• _DATA SECTION_:
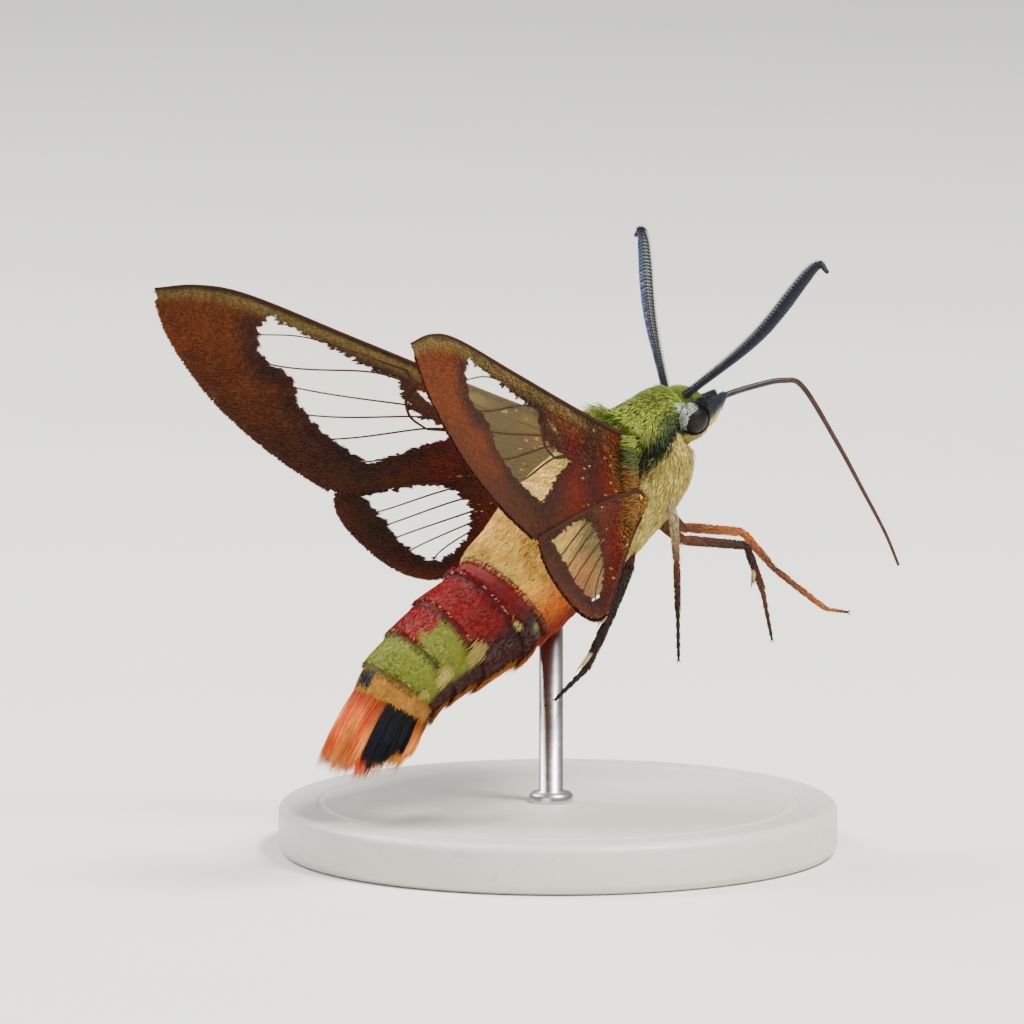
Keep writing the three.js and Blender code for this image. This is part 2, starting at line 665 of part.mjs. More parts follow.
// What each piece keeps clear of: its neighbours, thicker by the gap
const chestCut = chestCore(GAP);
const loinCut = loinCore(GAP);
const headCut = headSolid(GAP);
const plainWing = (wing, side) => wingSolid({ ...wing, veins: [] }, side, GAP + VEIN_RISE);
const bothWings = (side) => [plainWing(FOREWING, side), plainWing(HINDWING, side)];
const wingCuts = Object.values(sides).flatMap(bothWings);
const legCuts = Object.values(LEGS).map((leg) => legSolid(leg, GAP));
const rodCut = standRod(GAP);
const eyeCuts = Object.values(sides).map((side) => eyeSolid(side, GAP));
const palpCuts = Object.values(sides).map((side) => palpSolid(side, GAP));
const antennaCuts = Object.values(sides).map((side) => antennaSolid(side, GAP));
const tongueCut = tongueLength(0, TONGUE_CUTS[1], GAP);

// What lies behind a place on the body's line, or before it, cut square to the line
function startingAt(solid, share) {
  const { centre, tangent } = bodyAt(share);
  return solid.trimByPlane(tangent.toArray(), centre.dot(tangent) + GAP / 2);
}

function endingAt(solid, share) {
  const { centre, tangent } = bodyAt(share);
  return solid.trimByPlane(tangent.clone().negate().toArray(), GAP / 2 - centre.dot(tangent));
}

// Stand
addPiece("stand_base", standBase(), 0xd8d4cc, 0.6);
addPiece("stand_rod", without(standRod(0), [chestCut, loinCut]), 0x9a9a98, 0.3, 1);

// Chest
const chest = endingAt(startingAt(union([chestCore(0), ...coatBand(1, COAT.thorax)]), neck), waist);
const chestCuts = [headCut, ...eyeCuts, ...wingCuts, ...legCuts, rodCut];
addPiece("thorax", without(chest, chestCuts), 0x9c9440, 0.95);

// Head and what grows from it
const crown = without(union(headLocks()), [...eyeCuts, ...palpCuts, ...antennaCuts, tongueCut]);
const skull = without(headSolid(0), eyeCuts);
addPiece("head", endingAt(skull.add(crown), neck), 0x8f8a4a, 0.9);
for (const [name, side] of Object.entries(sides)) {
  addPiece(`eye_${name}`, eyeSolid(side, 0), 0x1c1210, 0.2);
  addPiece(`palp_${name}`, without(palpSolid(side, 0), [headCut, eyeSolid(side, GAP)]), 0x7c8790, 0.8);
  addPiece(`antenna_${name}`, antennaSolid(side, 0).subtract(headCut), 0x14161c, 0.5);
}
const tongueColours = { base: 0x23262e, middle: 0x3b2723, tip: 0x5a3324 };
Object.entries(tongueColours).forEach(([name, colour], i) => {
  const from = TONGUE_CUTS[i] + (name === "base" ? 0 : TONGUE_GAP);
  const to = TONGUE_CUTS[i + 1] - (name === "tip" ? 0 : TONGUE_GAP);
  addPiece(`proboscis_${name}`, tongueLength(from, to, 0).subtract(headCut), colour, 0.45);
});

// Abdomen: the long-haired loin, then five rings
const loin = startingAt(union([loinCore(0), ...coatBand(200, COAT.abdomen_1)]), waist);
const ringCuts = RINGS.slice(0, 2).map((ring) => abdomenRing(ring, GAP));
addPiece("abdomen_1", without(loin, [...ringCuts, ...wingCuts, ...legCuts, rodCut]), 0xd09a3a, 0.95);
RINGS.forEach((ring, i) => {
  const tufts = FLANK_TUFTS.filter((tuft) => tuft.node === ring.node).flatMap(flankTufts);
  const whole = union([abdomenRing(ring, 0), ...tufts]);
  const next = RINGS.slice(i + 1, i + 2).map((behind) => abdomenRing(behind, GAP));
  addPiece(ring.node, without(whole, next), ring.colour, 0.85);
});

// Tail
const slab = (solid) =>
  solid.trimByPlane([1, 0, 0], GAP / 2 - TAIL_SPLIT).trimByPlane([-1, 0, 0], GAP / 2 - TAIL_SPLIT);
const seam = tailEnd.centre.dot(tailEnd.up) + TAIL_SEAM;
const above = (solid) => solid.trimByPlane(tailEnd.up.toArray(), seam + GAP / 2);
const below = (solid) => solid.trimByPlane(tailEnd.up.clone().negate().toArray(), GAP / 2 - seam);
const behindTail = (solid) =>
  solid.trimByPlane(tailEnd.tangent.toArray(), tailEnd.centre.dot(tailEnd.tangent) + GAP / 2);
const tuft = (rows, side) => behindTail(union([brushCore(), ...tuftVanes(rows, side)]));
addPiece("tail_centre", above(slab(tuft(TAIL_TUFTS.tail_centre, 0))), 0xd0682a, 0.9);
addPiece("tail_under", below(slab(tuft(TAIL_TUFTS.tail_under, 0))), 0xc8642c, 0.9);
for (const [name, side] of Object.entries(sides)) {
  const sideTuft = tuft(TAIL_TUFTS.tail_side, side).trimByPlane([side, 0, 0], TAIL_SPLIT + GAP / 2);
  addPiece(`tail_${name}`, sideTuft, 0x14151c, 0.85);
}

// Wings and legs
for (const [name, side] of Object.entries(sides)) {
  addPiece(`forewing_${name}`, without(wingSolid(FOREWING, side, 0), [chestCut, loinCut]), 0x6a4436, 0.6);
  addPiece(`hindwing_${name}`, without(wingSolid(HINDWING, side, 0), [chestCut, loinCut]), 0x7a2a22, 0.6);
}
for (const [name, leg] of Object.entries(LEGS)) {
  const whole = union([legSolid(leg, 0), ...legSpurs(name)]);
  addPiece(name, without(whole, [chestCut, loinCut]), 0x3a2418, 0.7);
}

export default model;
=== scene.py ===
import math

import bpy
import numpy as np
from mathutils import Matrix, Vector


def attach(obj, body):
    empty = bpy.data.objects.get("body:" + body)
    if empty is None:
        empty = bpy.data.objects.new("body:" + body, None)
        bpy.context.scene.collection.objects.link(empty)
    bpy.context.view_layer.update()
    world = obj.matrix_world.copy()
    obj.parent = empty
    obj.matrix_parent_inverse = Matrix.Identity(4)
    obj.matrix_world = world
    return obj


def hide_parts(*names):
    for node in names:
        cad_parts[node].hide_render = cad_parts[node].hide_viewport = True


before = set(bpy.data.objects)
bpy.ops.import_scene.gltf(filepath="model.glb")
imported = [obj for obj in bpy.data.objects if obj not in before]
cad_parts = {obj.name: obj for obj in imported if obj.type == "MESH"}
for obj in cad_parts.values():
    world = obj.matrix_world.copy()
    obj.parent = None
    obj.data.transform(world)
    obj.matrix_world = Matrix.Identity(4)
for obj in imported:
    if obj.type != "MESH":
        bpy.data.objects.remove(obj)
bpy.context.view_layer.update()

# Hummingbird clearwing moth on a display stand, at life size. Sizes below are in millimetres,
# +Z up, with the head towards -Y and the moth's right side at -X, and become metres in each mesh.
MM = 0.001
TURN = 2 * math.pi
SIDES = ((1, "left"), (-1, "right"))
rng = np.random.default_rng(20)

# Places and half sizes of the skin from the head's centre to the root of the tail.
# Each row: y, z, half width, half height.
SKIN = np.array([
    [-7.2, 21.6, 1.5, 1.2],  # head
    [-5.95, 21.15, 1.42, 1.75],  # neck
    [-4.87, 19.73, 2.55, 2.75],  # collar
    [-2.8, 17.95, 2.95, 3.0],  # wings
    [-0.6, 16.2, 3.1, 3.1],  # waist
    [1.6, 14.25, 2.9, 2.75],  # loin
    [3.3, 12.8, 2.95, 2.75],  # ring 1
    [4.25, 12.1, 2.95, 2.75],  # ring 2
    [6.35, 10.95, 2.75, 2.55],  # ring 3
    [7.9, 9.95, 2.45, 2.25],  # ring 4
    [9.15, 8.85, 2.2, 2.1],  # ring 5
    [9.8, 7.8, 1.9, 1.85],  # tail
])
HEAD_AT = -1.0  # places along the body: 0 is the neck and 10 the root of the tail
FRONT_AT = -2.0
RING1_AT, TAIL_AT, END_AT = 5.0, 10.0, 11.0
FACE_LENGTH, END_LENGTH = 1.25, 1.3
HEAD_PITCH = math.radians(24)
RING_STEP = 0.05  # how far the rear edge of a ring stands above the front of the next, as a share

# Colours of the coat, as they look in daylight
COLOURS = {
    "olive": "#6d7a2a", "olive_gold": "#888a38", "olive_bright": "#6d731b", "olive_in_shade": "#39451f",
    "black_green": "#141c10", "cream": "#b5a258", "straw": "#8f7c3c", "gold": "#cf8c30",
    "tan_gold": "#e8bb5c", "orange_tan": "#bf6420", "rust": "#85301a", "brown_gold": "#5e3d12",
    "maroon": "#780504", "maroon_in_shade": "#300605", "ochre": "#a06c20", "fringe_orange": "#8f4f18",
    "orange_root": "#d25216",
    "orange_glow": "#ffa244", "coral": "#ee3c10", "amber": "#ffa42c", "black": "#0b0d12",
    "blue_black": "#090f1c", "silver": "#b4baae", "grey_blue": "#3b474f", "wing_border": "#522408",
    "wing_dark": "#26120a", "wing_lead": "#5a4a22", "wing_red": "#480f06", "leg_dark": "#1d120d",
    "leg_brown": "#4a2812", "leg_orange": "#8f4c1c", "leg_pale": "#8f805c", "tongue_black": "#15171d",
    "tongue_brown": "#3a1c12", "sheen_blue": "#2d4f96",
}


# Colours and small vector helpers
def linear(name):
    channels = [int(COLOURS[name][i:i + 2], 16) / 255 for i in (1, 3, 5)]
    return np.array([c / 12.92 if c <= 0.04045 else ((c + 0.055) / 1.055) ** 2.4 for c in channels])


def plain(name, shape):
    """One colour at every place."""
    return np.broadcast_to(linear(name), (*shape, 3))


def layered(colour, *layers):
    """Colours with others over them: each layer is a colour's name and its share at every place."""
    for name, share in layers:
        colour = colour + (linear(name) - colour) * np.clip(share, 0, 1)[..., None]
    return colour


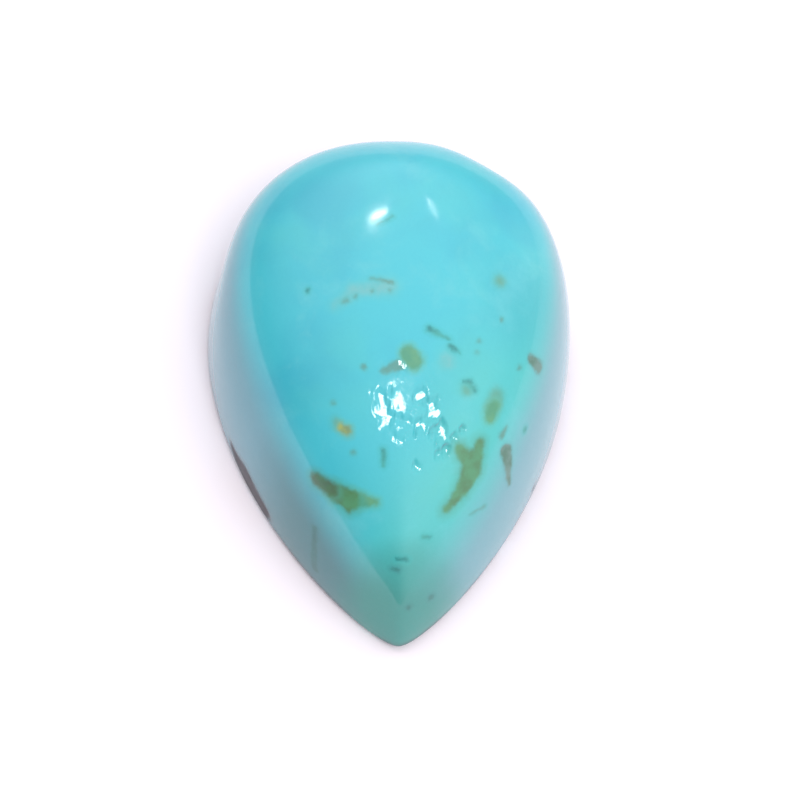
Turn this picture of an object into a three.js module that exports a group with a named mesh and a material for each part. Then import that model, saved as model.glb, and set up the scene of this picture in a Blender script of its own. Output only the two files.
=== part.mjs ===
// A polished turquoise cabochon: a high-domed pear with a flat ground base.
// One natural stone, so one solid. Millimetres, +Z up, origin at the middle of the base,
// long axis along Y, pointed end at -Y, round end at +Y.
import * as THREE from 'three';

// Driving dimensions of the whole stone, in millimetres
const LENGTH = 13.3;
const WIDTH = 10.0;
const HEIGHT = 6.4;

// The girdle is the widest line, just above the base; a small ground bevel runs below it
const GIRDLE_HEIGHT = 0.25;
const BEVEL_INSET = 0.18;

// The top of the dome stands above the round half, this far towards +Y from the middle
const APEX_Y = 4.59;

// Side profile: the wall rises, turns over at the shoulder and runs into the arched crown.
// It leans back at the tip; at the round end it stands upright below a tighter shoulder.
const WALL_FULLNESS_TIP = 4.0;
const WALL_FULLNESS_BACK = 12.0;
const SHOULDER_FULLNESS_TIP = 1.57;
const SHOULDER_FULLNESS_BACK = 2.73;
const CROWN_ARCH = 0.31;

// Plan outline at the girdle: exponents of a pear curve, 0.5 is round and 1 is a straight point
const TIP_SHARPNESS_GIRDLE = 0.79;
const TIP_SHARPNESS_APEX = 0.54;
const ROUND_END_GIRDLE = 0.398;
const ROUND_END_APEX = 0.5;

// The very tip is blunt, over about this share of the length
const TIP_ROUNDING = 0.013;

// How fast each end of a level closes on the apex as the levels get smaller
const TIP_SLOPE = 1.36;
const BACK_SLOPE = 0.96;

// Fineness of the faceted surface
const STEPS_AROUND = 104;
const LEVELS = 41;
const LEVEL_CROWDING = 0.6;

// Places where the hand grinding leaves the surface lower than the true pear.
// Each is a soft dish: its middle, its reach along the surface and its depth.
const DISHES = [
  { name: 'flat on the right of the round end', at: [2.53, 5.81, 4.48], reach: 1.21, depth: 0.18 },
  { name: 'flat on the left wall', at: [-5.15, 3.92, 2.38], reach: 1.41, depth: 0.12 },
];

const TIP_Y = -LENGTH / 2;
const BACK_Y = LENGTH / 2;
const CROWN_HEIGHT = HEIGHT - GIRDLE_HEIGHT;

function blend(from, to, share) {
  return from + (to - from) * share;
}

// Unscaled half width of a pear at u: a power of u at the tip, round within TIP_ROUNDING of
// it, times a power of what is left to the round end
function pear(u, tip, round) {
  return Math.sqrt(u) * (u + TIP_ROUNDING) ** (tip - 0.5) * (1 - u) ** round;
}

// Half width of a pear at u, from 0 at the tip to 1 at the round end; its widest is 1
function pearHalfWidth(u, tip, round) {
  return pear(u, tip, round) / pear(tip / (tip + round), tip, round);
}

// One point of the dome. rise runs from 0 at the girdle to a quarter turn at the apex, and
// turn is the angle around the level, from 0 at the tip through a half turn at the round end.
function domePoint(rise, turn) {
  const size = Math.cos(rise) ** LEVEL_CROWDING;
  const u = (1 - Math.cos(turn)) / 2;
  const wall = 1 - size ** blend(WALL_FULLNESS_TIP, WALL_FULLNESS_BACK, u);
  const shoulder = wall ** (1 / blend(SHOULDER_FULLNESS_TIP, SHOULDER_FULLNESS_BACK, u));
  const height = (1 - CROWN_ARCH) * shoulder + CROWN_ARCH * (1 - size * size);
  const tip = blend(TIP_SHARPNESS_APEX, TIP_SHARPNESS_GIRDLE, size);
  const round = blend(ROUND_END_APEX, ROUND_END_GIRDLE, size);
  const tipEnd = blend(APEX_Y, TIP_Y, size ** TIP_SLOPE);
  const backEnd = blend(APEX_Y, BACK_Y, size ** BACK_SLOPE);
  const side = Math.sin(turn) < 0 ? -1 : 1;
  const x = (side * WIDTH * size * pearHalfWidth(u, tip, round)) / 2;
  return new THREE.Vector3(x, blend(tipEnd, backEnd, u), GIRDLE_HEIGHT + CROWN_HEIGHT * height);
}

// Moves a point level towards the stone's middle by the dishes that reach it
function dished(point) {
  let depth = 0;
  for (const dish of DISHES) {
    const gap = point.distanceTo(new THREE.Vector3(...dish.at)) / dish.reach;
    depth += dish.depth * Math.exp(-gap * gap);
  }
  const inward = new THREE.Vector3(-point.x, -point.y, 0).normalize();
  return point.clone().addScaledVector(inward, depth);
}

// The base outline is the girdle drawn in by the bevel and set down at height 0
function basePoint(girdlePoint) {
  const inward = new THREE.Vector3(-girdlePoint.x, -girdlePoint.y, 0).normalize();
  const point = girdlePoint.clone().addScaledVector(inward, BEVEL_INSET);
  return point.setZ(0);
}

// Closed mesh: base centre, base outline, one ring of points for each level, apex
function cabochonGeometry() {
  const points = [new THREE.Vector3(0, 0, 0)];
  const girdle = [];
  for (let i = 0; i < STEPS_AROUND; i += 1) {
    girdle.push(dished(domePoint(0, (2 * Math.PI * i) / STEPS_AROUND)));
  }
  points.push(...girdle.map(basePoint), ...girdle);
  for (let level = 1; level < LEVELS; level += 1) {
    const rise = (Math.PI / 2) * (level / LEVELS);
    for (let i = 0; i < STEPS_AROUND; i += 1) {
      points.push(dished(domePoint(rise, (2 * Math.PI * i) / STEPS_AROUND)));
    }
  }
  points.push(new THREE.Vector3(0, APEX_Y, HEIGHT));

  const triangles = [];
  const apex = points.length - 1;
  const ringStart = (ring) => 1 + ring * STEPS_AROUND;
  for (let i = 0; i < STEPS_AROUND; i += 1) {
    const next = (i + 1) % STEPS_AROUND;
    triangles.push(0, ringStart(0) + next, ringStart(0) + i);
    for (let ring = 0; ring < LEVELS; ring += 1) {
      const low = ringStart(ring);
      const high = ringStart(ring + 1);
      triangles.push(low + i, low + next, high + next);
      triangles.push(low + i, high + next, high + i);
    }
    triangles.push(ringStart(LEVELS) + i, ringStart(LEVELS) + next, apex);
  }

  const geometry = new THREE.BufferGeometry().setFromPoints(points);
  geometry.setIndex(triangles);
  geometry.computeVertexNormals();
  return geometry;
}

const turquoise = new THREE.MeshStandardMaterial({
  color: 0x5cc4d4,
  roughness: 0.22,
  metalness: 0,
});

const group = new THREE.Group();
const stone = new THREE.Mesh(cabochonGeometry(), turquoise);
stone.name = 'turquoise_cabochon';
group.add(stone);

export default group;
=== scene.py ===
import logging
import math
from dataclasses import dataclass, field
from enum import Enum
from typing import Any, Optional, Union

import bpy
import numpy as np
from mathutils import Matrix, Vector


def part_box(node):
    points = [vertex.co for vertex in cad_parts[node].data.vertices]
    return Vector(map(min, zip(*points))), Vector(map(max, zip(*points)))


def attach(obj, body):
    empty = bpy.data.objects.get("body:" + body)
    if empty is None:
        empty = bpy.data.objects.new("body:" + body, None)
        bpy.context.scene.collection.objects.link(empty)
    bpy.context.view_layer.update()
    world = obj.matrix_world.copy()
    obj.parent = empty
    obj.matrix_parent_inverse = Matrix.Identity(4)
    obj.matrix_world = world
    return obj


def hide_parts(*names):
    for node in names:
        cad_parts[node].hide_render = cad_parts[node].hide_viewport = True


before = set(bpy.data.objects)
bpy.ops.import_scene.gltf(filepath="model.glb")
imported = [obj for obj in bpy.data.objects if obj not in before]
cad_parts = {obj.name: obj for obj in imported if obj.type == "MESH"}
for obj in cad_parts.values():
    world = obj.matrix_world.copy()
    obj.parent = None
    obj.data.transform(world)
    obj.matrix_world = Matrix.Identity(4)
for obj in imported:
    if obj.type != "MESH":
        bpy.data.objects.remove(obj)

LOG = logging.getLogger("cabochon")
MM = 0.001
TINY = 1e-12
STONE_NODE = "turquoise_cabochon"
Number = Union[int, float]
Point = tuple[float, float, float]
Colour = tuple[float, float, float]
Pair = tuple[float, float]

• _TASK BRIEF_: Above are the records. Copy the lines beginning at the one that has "Wings and legs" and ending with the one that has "rng = np.random.default_rng(20)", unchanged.

• _ANSWER FOR THE TASK_:
// Wings and legs
for (const [name, side] of Object.entries(sides)) {
  addPiece(`forewing_${name}`, without(wingSolid(FOREWING, side, 0), [chestCut, loinCut]), 0x6a4436, 0.6);
  addPiece(`hindwing_${name}`, without(wingSolid(HINDWING, side, 0), [chestCut, loinCut]), 0x7a2a22, 0.6);
}
for (const [name, leg] of Object.entries(LEGS)) {
  const whole = union([legSolid(leg, 0), ...legSpurs(name)]);
  addPiece(name, without(whole, [chestCut, loinCut]), 0x3a2418, 0.7);
}

export default model;
=== scene.py ===
import math

import bpy
import numpy as np
from mathutils import Matrix, Vector


def attach(obj, body):
    empty = bpy.data.objects.get("body:" + body)
    if empty is None:
        empty = bpy.data.objects.new("body:" + body, None)
        bpy.context.scene.collection.objects.link(empty)
    bpy.context.view_layer.update()
    world = obj.matrix_world.copy()
    obj.parent = empty
    obj.matrix_parent_inverse = Matrix.Identity(4)
    obj.matrix_world = world
    return obj


def hide_parts(*names):
    for node in names:
        cad_parts[node].hide_render = cad_parts[node].hide_viewport = True


before = set(bpy.data.objects)
bpy.ops.import_scene.gltf(filepath="model.glb")
imported = [obj for obj in bpy.data.objects if obj not in before]
cad_parts = {obj.name: obj for obj in imported if obj.type == "MESH"}
for obj in cad_parts.values():
    world = obj.matrix_world.copy()
    obj.parent = None
    obj.data.transform(world)
    obj.matrix_world = Matrix.Identity(4)
for obj in imported:
    if obj.type != "MESH":
        bpy.data.objects.remove(obj)
bpy.context.view_layer.update()

# Hummingbird clearwing moth on a display stand, at life size. Sizes below are in millimetres,
# +Z up, with the head towards -Y and the moth's right side at -X, and become metres in each mesh.
MM = 0.001
TURN = 2 * math.pi
SIDES = ((1, "left"), (-1, "right"))
rng = np.random.default_rng(20)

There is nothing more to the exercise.